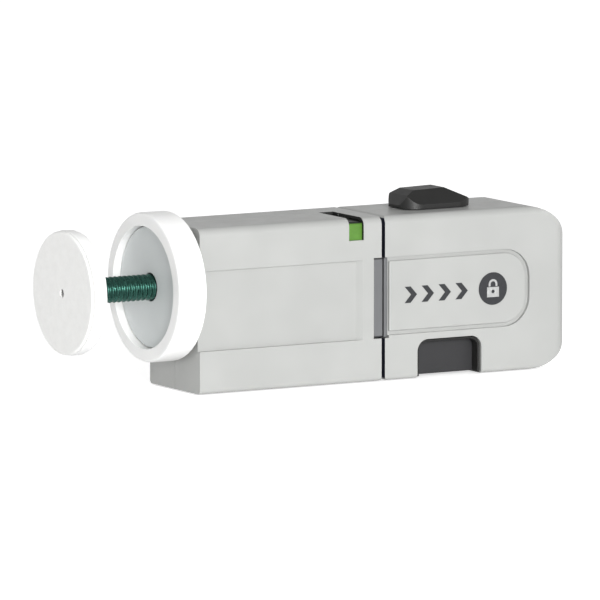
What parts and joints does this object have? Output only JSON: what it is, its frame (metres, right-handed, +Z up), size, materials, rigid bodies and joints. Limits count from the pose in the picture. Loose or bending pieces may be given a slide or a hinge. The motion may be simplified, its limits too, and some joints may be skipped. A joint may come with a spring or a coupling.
{
  "type": "stair gate latch",
  "caption": "Latch of a pressure-fit stair gate: wall cup on a threaded spindle, hand wheel and post housing on one side; lift-off handle with thumb slide and squeeze trigger on the other.",
  "frame": {"origin": "middle of the underside: halfway from the wall pad's face to the handle's far end, on the plane where the two shells of each half meet, at the height of the flat underside", "axes": "+X runs along the gate from the wall towards the leaf, -Y is the front, +Z is up"},
  "size_m": [0.2074, 0.056, 0.0696],
  "materials": {
    "shell_plastic": "light silver grey, fine satin moulding texture",
    "white_plastic": "white, semi-gloss",
    "cap_plastic": "mid grey, satin",
    "keeper_plastic": "grey, satin",
    "trigger_plastic": "dark grey, satin",
    "slide_plastic": "black, fine texture",
    "natural_plastic": "unpainted natural nylon",
    "flag_plastic": "green shut zone, red open zone, black top",
    "zinc_steel": "zinc-plated",
    "spring_steel": "drawn spring wire and ground pin",
    "pad_rubber": "soft white rubber"
  },
  "bodies": {
    "housing": {"housing_front": "shell_plastic", "housing_rear": "shell_plastic", "post_socket": "white_plastic", "spindle_guide": "natural_plastic", "bearing_bush": "natural_plastic", "thrust_washer": "zinc_steel", "keeper": "keeper_plastic", "indicator_spring": "spring_steel", "housing_screw_1": "zinc_steel", "housing_screw_2": "zinc_steel", "housing_screw_3": "zinc_steel", "housing_screw_4": "zinc_steel"},
    "indicator": {"indicator_flag": "flag_plastic"},
    "wheel": {"hand_wheel": "white_plastic", "wheel_cap": "cap_plastic", "spindle_nut": "zinc_steel"},
    "spindle": {"spindle": "zinc_steel"},
    "cup": {"wall_cup": "white_plastic", "wall_pad": "pad_rubber"},
    "handle": {"handle_front": "shell_plastic", "handle_rear": "shell_plastic", "badge_plate": "shell_plastic", "latch_face": "keeper_plastic", "rail_block": "white_plastic", "chassis": "natural_plastic", "crank_pin": "spring_steel", "bolt_spring": "spring_steel", "trigger_spring_front": "spring_steel", "trigger_spring_rear": "spring_steel", "trigger_frame_front": "slide_plastic", "trigger_frame_rear": "slide_plastic", "handle_screw_1": "zinc_steel", "handle_screw_2": "zinc_steel", "handle_screw_3": "zinc_steel", "handle_screw_4": "zinc_steel"},
    "thumb_slide": {"thumb_slide": "slide_plastic", "slide_screw": "zinc_steel", "upper_bolt": "natural_plastic"},
    "trigger": {"trigger": "trigger_plastic"},
    "crank": {"crank": "natural_plastic"},
    "lower_bolt": {"lower_bolt": "natural_plastic"}
  },
  "joints": [
    {"name": "wheel_turn", "type": "hinge", "parent": "housing", "child": "wheel", "pos_m": [-0.06345, 0, 0.039], "axis": [-1, 0, 0], "range_deg": [-3600, 3960]},
    {"name": "spindle_travel", "type": "slide", "parent": "housing", "child": "spindle", "axis": [-1, 0, 0], "range_m": [-0.0201, 0.0221]},
    {"name": "cup_swivel", "type": "hinge", "parent": "spindle", "child": "cup", "pos_m": [-0.09945, 0, 0.039], "axis": [1, 0, 0], "continuous": true},
    {"name": "handle_lift", "type": "slide", "parent": "housing", "child": "handle", "axis": [0, 0, 1], "range_m": [0, 0.016]},
    {"name": "thumb_draw", "type": "slide", "parent": "handle", "child": "thumb_slide", "axis": [1, 0, 0], "range_m": [0, 0.01], "stiffness_N_per_m": 350, "springref_m": -0.012, "deforming": ["bolt_spring"]},
    {"name": "indicator_travel", "type": "slide", "parent": "housing", "child": "indicator", "axis": [1, 0, 0], "range_m": [0, 0.0061], "deforming": ["indicator_spring"]},
    {"name": "trigger_squeeze", "type": "slide", "parent": "handle", "child": "trigger", "axis": [0, 0, 1], "range_m": [0, 0.004], "stiffness_N_per_m": 700, "springref_m": -0.004, "deforming": ["trigger_spring_front", "trigger_spring_rear"]},
    {"name": "crank_turn", "type": "hinge", "parent": "handle", "child": "crank", "pos_m": [0.04355, 0, 0.028], "axis": [0, -1, 0], "range_deg": [0, 30.5]},
    {"name": "lower_bolt_draw", "type": "slide", "parent": "handle", "child": "lower_bolt", "axis": [1, 0, 0], "range_m": [0, 0.0036]}
  ],
  "couplings": [
    {"joint": "spindle_travel", "follows": "wheel_turn", "m_per_rad": 0.00031831},
    {"joint": "indicator_travel", "follows": "thumb_draw", "ratio": 0.6},
    {"joint": "crank_turn", "follows": "trigger_squeeze", "rad_per_m": 128},
    {"joint": "lower_bolt_draw", "follows": "trigger_squeeze", "ratio": 0.86}
  ]
}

• • • • •

Given exercise ▸
Repeat the material above exactly.

Result ▸
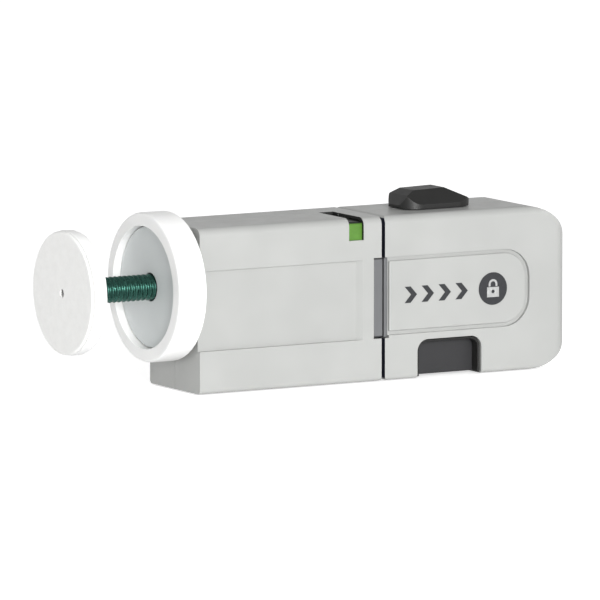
What parts and joints does this object have? Output only JSON: what it is, its frame (metres, right-handed, +Z up), size, materials, rigid bodies and joints. Limits count from the pose in the picture. Loose or bending pieces may be given a slide or a hinge. The motion may be simplified, its limits too, and some joints may be skipped. A joint may come with a spring or a coupling.
{
  "type": "stair gate latch",
  "caption": "Latch of a pressure-fit stair gate: wall cup on a threaded spindle, hand wheel and post housing on one side; lift-off handle with thumb slide and squeeze trigger on the other.",
  "frame": {"origin": "middle of the underside: halfway from the wall pad's face to the handle's far end, on the plane where the two shells of each half meet, at the height of the flat underside", "axes": "+X runs along the gate from the wall towards the leaf, -Y is the front, +Z is up"},
  "size_m": [0.2074, 0.056, 0.0696],
  "materials": {
    "shell_plastic": "light silver grey, fine satin moulding texture",
    "white_plastic": "white, semi-gloss",
    "cap_plastic": "mid grey, satin",
    "keeper_plastic": "grey, satin",
    "trigger_plastic": "dark grey, satin",
    "slide_plastic": "black, fine texture",
    "natural_plastic": "unpainted natural nylon",
    "flag_plastic": "green shut zone, red open zone, black top",
    "zinc_steel": "zinc-plated",
    "spring_steel": "drawn spring wire and ground pin",
    "pad_rubber": "soft white rubber"
  },
  "bodies": {
    "housing": {"housing_front": "shell_plastic", "housing_rear": "shell_plastic", "post_socket": "white_plastic", "spindle_guide": "natural_plastic", "bearing_bush": "natural_plastic", "thrust_washer": "zinc_steel", "keeper": "keeper_plastic", "indicator_spring": "spring_steel", "housing_screw_1": "zinc_steel", "housing_screw_2": "zinc_steel", "housing_screw_3": "zinc_steel", "housing_screw_4": "zinc_steel"},
    "indicator": {"indicator_flag": "flag_plastic"},
    "wheel": {"hand_wheel": "white_plastic", "wheel_cap": "cap_plastic", "spindle_nut": "zinc_steel"},
    "spindle": {"spindle": "zinc_steel"},
    "cup": {"wall_cup": "white_plastic", "wall_pad": "pad_rubber"},
    "handle": {"handle_front": "shell_plastic", "handle_rear": "shell_plastic", "badge_plate": "shell_plastic", "latch_face": "keeper_plastic", "rail_block": "white_plastic", "chassis": "natural_plastic", "crank_pin": "spring_steel", "bolt_spring": "spring_steel", "trigger_spring_front": "spring_steel", "trigger_spring_rear": "spring_steel", "trigger_frame_front": "slide_plastic", "trigger_frame_rear": "slide_plastic", "handle_screw_1": "zinc_steel", "handle_screw_2": "zinc_steel", "handle_screw_3": "zinc_steel", "handle_screw_4": "zinc_steel"},
    "thumb_slide": {"thumb_slide": "slide_plastic", "slide_screw": "zinc_steel", "upper_bolt": "natural_plastic"},
    "trigger": {"trigger": "trigger_plastic"},
    "crank": {"crank": "natural_plastic"},
    "lower_bolt": {"lower_bolt": "natural_plastic"}
  },
  "joints": [
    {"name": "wheel_turn", "type": "hinge", "parent": "housing", "child": "wheel", "pos_m": [-0.06345, 0, 0.039], "axis": [-1, 0, 0], "range_deg": [-3600, 3960]},
    {"name": "spindle_travel", "type": "slide", "parent": "housing", "child": "spindle", "axis": [-1, 0, 0], "range_m": [-0.0201, 0.0221]},
    {"name": "cup_swivel", "type": "hinge", "parent": "spindle", "child": "cup", "pos_m": [-0.09945, 0, 0.039], "axis": [1, 0, 0], "continuous": true},
    {"name": "handle_lift", "type": "slide", "parent": "housing", "child": "handle", "axis": [0, 0, 1], "range_m": [0, 0.016]},
    {"name": "thumb_draw", "type": "slide", "parent": "handle", "child": "thumb_slide", "axis": [1, 0, 0], "range_m": [0, 0.01], "stiffness_N_per_m": 350, "springref_m": -0.012, "deforming": ["bolt_spring"]},
    {"name": "indicator_travel", "type": "slide", "parent": "housing", "child": "indicator", "axis": [1, 0, 0], "range_m": [0, 0.0061], "deforming": ["indicator_spring"]},
    {"name": "trigger_squeeze", "type": "slide", "parent": "handle", "child": "trigger", "axis": [0, 0, 1], "range_m": [0, 0.004], "stiffness_N_per_m": 700, "springref_m": -0.004, "deforming": ["trigger_spring_front", "trigger_spring_rear"]},
    {"name": "crank_turn", "type": "hinge", "parent": "handle", "child": "crank", "pos_m": [0.04355, 0, 0.028], "axis": [0, -1, 0], "range_deg": [0, 30.5]},
    {"name": "lower_bolt_draw", "type": "slide", "parent": "handle", "child": "lower_bolt", "axis": [1, 0, 0], "range_m": [0, 0.0036]}
  ],
  "couplings": [
    {"joint": "spindle_travel", "follows": "wheel_turn", "m_per_rad": 0.00031831},
    {"joint": "indicator_travel", "follows": "thumb_draw", "ratio": 0.6},
    {"joint": "crank_turn", "follows": "trigger_squeeze", "rad_per_m": 128},
    {"joint": "lower_bolt_draw", "follows": "trigger_squeeze", "ratio": 0.86}
  ]
}